Gen Prayut made his remarks at Government House on Tuesday when Anek Laothamatas, minister of Higher Education, Science, Research and Innovation (MHESI) and Assoc Prof Thawatchai Onjun, executive director of Thailand Institute of Nuclear Technology (TINT), gave a presentation on how nuclear fusion energy is developing in Thailand.
Government spokesman Anucha Burapachaisri said the TT-1 is located in Nakhon Nayok province.
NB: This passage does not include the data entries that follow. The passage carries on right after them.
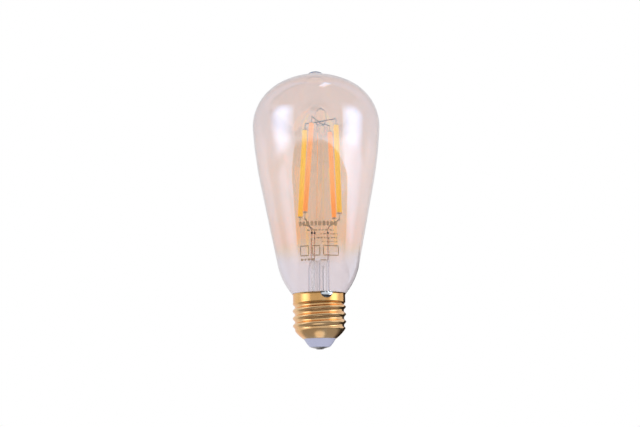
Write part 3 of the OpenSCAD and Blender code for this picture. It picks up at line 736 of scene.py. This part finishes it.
def lead_metal():
    """Nickel above the beads, copper-clad wire in the pressed glass and a white sleeve in the tube, which
    has a painted glow.
    """
    s = Surface("nickel_wire")
    z = s.split(s.position())["Z"]
    grain = s.ramp(s.noise(500, 4), 0.3, 0.7)
    nickel = s.blend(grain, rgb(0.46, 0.43, 0.40), rgb(0.58, 0.55, 0.52))
    sealing = s.blend(grain, rgb(0.82, 0.52, 0.42), rgb(0.94, 0.68, 0.58))
    sleeve = s.blend(grain, rgb(0.84, 0.83, 0.82), rgb(0.90, 0.89, 0.88))
    bare = s.ramp(z, (PRESS_Z - 1) * MM, (PRESS_Z + 1) * MM)
    lower = s.blend(bare, sleeve, sealing)
    s.set(Base_Color=s.blend(s.ramp(z, (WELD_Z - 0.6) * MM, (WELD_Z + 0.2) * MM), lower, nickel))
    s.set(Metallic=bare, Roughness=s.ramp(grain, 0, 1, 0.24, 0.36))
    # Painted glow: the sleeve below the press gives off light of its own.
    s.set(Emission_Color=sleeve, Emission_Strength=s.between(bare, 0.5, 0.0))
    s.bump(grain, 0.02)
    return s.material


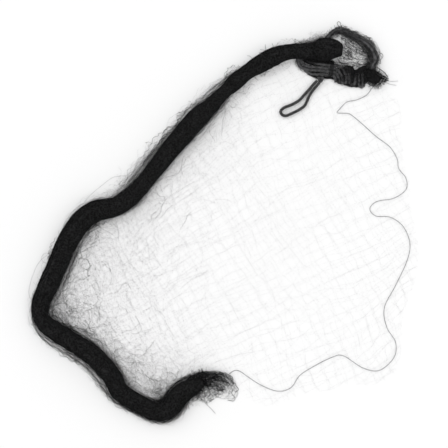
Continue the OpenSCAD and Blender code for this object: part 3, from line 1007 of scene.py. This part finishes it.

It was donated by the Institute of Plasma Physics Chinese Academy of Sciences (ASIPP) as a gift from China, which was a gesture to HRH Princess Maha Chakri Sirindhorn, making Thailand the first country in Southeast Asia that owns a tokamak device, he said.
The TT-1 drives itself using heat from nuclear fusion reactions like what occurs in the Sun, according to the TINT. The device can generate heat up to 100,000 degrees Celsius (°C) when operated, and the temperature can be tipped to reach a million °C in the future.
The spokesman said the Tokamak device would be used to develop one of the country's sustainable energy sources.
In addition, the technology will be able to be applied to industrial, agricultural, and medical sectors, he said.
He said the premier conveyed his thanks to all related parties, including TINT, Synchrotron Light Research Institute, and Electricity Generating Authority of Thailand (Egat), for cooperating in building a stable energy source and for the development of science and technology to boost the country's competitiveness.
The premier also said importance needs to be placed on producing skilled personnel in the field of fusion technology and boosting the country's capabilities in science and engineering.
He said TT-1 is an alternative energy source to assist with climate concerns as it will produce clean energy which is friendly to the environment and does not produce greenhouse gas emissions.
TINT installed the TT-1 in February this year and successfully tested the system on April 21, which is an important step to proceed with a full operation next month, he said.
In the next 10 years, TINT plans to build the country's first in-house device, which will make the country a hub of fusion technology development, said Mr Anucha.